Qui ne s’est pas trouvé en situation de se projeter inconsciemment dans l’avenir, en imaginant le futur proche ou lointain ? L’anticipation est l’exécution anticipée d’un acte, l’imagination sur un avenir. Elle répond inconsciemment au besoin de prospective, de prévision, de lumière sur l’avenir. Émotion de base, elle s’oppose à la procrastination, à la lutte contre la surprise ou la négligence. Elle occupe l’intelligence et l’imagination, pour éviter stress ou fatigues inutiles, pour intégrer les imprévus et tenir compte de contraintes qui envisagées à l’avance seront d’autant plus faciles à supporter. Très présente dans les entreprises humaines à connotation rationnelle excessive, elle n’a pas sa place dans le registre de l’amour et de ses surprises, de la famille et de ses imprévus, de la foi et de son absence de signes.

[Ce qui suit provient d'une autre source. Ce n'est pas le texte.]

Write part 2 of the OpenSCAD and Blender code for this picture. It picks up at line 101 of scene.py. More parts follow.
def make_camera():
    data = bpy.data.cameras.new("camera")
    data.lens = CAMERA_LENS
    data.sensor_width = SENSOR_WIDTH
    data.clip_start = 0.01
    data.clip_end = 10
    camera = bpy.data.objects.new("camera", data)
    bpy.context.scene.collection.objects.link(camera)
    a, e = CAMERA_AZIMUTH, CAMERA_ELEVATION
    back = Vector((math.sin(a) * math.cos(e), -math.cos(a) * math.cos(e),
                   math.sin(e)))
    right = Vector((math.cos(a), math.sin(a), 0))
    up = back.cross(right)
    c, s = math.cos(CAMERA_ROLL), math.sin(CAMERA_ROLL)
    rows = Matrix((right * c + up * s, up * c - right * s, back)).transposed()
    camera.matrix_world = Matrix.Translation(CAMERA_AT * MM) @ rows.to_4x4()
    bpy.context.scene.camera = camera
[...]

L’espérance corrige déjà cela en nous faisant vivre dès aujourd’hui ce que nous serons demain, en nous plongeant dans le Royaume pas encore là et pourtant déjà là, mais dans la confiance et la prévoyance, vertu qui fait travailler sans inquiétude à ce qui peut s’anticiper, qui renvoie à l’instant présent pour tout le reste, et qui donne une sérénité plus profonde.
La prévoyance prend des dispositions en vue de ce qui doit ou peut arriver, elle rejoint la finalité sans faire l’économie des moyens à pratiquer. Vivre l’aujourd’hui en sachant où l’on se dirige à peu près. Par exemple, économiser l’argent sans avarice ni prodigalité. Se faire ni cigale, ni fourmi, car la vertu est toujours une moyenne heureuse entre deux excès. Vierges sages et prévoyantes comme dans la parabole, dans la nuit de ce temps mais tournées vers l’aube qui vient.
Ainsi le chrétien ne peut anticiper la venue du Christ, “vous ne savez ni le jour ni l’heure” (Mt 25, 13), pourtant il en vit déjà dans l’espérance, dans la prudence, vertu cardinale, dans la prévoyance heureuse. Il y a tant de bonheur à ne pas tout calculer à l’avance et pourtant en étant prêt à tout.